I'm glad to see that less of you are in that camp than I thought there would be. But I hope for those people to offer you at least a different perspective, convince you to maybe at least give Cucumber another look. For those who, like three of you, who haven't used Cucumber, you should go get The Cucumber Book before you start.
It will give you a much better introduction than I could, even if this were a full 45 minutes of Cucumber 101. But just so you're not completely lost, in Cucumber, you describe features of your software in a language called Gherkin, and Gherkin is a DSL for writing acceptance test.
Now because this is a Ruby Conference, and we have a tendency to say DSL when we mean API, I have to clarify. When I say Gherkin is a DSL, I mean it is an actual domain specific language with its own grammar and semantics. Gherkin is not Turing complete, but it can be used to tell a Turing-equivalent machine what to do.
As I was saying, Gherkin is a DSL for describing software. Each separate Gherkin file's called a feature. Here's a feature directly from the Cucumber website. Feature has one or more scenarios. The scenario has one or more steps. Those are the given/when/then ones then that you see at the bottom left of the screen.
And aside from a few keywords, which I've highlighted here in green, everything else is written in whatever an actual language works for you. Gherkin's grammar is really simple. Everything from a keyword to the end of the line is treated, essentially, as a single token by the Gherkin parser.
And Gherkin is useful, quite useful just as documentation for your project, but Cucumber, of course, also lets you use these feature files to automate tests, which is why the people behind Cucumber like to talk about executable specifications. To go from human-readable documents to running tests, you do have to write a bunch of step definitions.

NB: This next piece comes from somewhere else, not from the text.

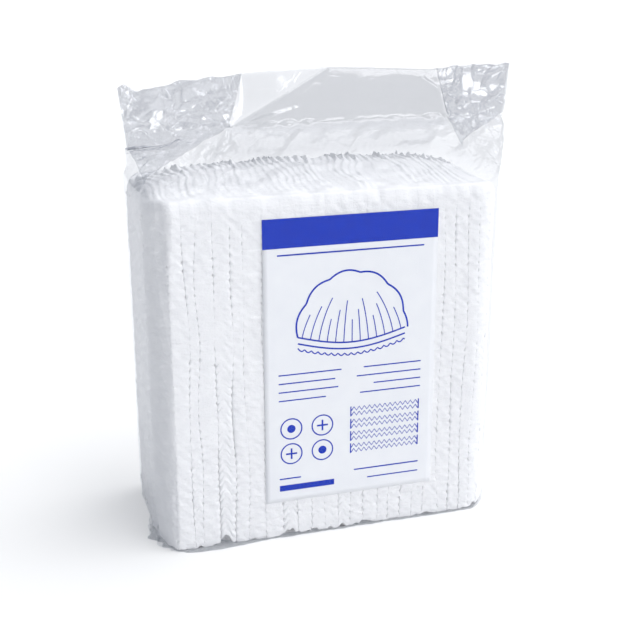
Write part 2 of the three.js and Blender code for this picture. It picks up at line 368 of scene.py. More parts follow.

A step definitions is just a regular expression plus a block of code. This is how you translate from those human-friendly blobs of text to something that Ruby can actually execute. When Cucumber wants to run a step, it tests that step against every one of the regular expressions that you've given it.
When it finds a match, it executes the block that was associated with that regular expression. There's also a mechanism for taking captures from the regex and passing them as arguments to the block, which is how you can get interesting data into your tests.
And in my mind, Gherkin and Cucumber are almost two separate things. Gherkin gives you a human friendly way to describe software, and Cucumber processes your Gherkin files and uses them as a script for automating tests. And Cucumber can be kind of unwieldly.
I basically put up with Cucumber because I really like Gherkin. As I said, Gherkin is a DSL for, or rather it's a domain-specific language where the domain is talking to other humans about software. It's very free-form, so it lets you talk about your application's domain using whatever language makes sense to you and your team, and Gherkin has just enough structure that it can be used to drive a lot of machinery for automating tests, but.
. . Gherkin is not a programming language, as mentioned. This is a critically important point that I think a lot of people overlook or can overlook when they're starting out with Cucumber, and I draw this distinction because programming languages are great, but when we're using them, they require us to get all of the details right up front, and that process of writing code and fighting with a very nitpicky parser tends to shift our focus onto how to do a thing.
Gherkin, on the other hand, exists to help us think about what thing to do, why we're doing it, and even who we're doing it for. It's also important to realize that Cucumber is not really a tool for doing test-driven development. Cucumber and TDD complement each other nicely, but it's been my experience that Cucumber works on a very different rhythm than TDD does.
I think of Cucumber as a set of guide rails for TDD, and my workflow for using it goes something like this. I start with a Cucumber scenario. I run the scenario and watch it fail. Then I look at the error message to figure out why it failed, and use that information to go write a unit test.
I watch the unit test (audio cuts out) and refactor. At this point, I have a choice. If I (audio cuts out), I need to write is then I do that, and I go back around the red/green/refactor cycle, maybe several times. But if and when I get stuck, I go back to the Cucumber test again.
It's probably still failing, but it's failing for a different reason, and that helps me figure out what to do next. I go back into the TDD cycle again. Go around and around that inner loop. At some point, I run the Cucumber test and it passes. Do a little dance, refactor, move to the next scenario.